Teaching the Rescue Diver course is hard work. In the evenings, I would look over what needed to happen the next day and try to plan out skill practice and scenarios.
You have to subtly manipulate the training so that skills build naturally and your student gets the opportunity to learn from their mistakes. By the end of the course, the student needs to be able to do the skills correctly without over thinking them. Repetition is the key to learning emergency skills and procedures.
For the Instructor, you have to be constantly aware and be able to spot small problems with the skills and keep your student engaged. Of course, there is a tendency for instructors to go overboard (literally and figuratively) when conducting a Rescue course. But maintaining the balance between making a student work hard and breaking them has to be respected.

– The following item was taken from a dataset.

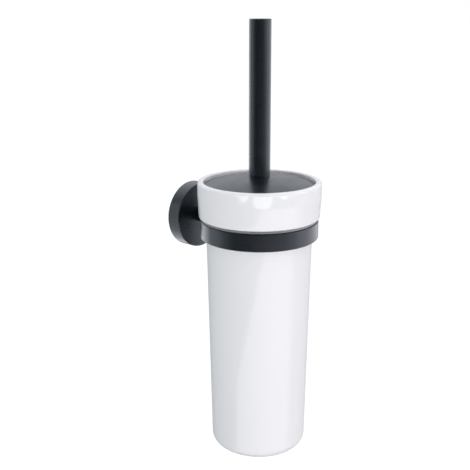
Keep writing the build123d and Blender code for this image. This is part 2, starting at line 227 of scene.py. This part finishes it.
def black_coat():
    """Satin black powder coat: fine orange peel, glossier patches, thin edges lightened partly as
    wear and partly as a painted highlight, dust.
    """
    made, n, shader = material(
        "black_coat",
        Specular_IOR_Level=0.55,
        Specular_Tint=(0.80, 0.91, 1.0, 1),
    )
    dark, light = (0.0062, 0.0084, 0.0102, 1), (0.0084, 0.0110, 0.0130, 1)
    worn_and_highlight, dusty = (0.035, 0.038, 0.042, 1), grey(0.11)
    cloud = n.noise(28 * MM, 4)
    peel = n.noise(0.8 * MM, 1)
    edge = n.maths("MULTIPLY", n.edges(0.45 * MM), n.ramp(n.noise(3 * MM), 0.42, 0.62))
    dust = n.maths("MULTIPLY", n.specks(9 * MM, 0.018), 0.25)
    colour = n.blend(cloud, dark, light)
    # the paler edge colour is partly real wear and partly a painted highlight along the edges
    colour = n.blend(n.maths("MULTIPLY", edge, 0.3), colour, worn_and_highlight)
    colour = n.blend(dust, colour, dusty)
    rough = n.ramp(n.noise(11 * MM, 5), *NOISE_SPAN, 0.25, 0.33)
    rough = n.maths("SUBTRACT", rough, n.maths("MULTIPLY", edge, 0.05))
    n.feed(shader.inputs["Base Color"], colour)
    n.feed(shader.inputs["Roughness"], rough)
    n.feed(shader.inputs["Normal"], n.bump(peel, 0.0025 * MM, 0.35))
    return made


def white_glaze():
    """Glossy white glaze over ceramic: gentle waves, rare pinholes, a bare foot ring."""
    made, n, shader = material("white_glaze", IOR=1.5)
    cool, cooler = (0.765, 0.774, 0.798, 1), (0.780, 0.786, 0.808, 1)
    thinned, pinned = (0.72, 0.71, 0.70, 1), (0.45, 0.44, 0.42, 1)
    bare_dark, bare_light = (0.62, 0.59, 0.54, 1), (0.72, 0.70, 0.66, 1)
    wave = n.noise(34 * MM, 1)
    ripple = n.noise(7 * MM, 2)
    pins = n.specks(13 * MM, 0.03)
    thin = n.edges(1.2 * MM)
    underside = n.ramp(n.height(), BOTTOM_Z + 3.0 * MM, BOTTOM_Z + 0.5 * MM)
    off_ring = n.maths("ABSOLUTE", n.maths("SUBTRACT", n.radius(), FOOT_R))
    ring = n.ramp(off_ring, FOOT_WIDTH * 0.6, FOOT_WIDTH * 0.45)
    foot = n.maths("MULTIPLY", underside, ring)
    body = n.blend(wave, cool, cooler)
    body = n.blend(n.maths("MULTIPLY", thin, 0.25), body, thinned)
    body = n.blend(n.maths("MULTIPLY", pins, 0.3), body, pinned)
    clay = n.blend(n.noise(1.2 * MM, 6), bare_dark, bare_light)
    n.feed(shader.inputs["Base Color"], n.blend(foot, body, clay))
    gloss = n.ramp(n.noise(18 * MM, 4), *NOISE_SPAN, 0.012, 0.032)
    n.feed(shader.inputs["Roughness"], n.ramp(foot, 0, 1, gloss, 0.85))
    lie = n.bump(wave, 0.20 * MM, 0.20)
    lie = n.bump(ripple, 0.012 * MM, 0.30, lie)
    n.feed(shader.inputs["Normal"], n.bump(pins, -0.05 * MM, 0.6, lie))
    return made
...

It turned out to be a great course, at least for me. I learned a lot in those few days. I was pulled far from my comfort zone and had to think on my feet to try to teach the course as best as I could.
I have taught hundreds of Rescue courses since that first one, but as they say “you never forget your first”. And as it so happens, she is now an instructor as well. Several years ago I met up with her and we had a good laugh over the fact that she was my first student.
As a fellow instructor, she knew all too well how it feels to teach a course for the first time. It breathes new life into your teaching, which is why I always encourage my Instructor candidates to learn to teach some specialty diver courses. Teaching entry level courses like DSD’s and the Open Water Diver Course are rewarding and fulfilling but by teaching a wide range of courses you become a stronger Instructor overall.
As a new Instructor, don’t assume your first student will be new to diving. In fact, your first student could be a Divemaster Trainee!
To all the Instructors out there. What was your first course?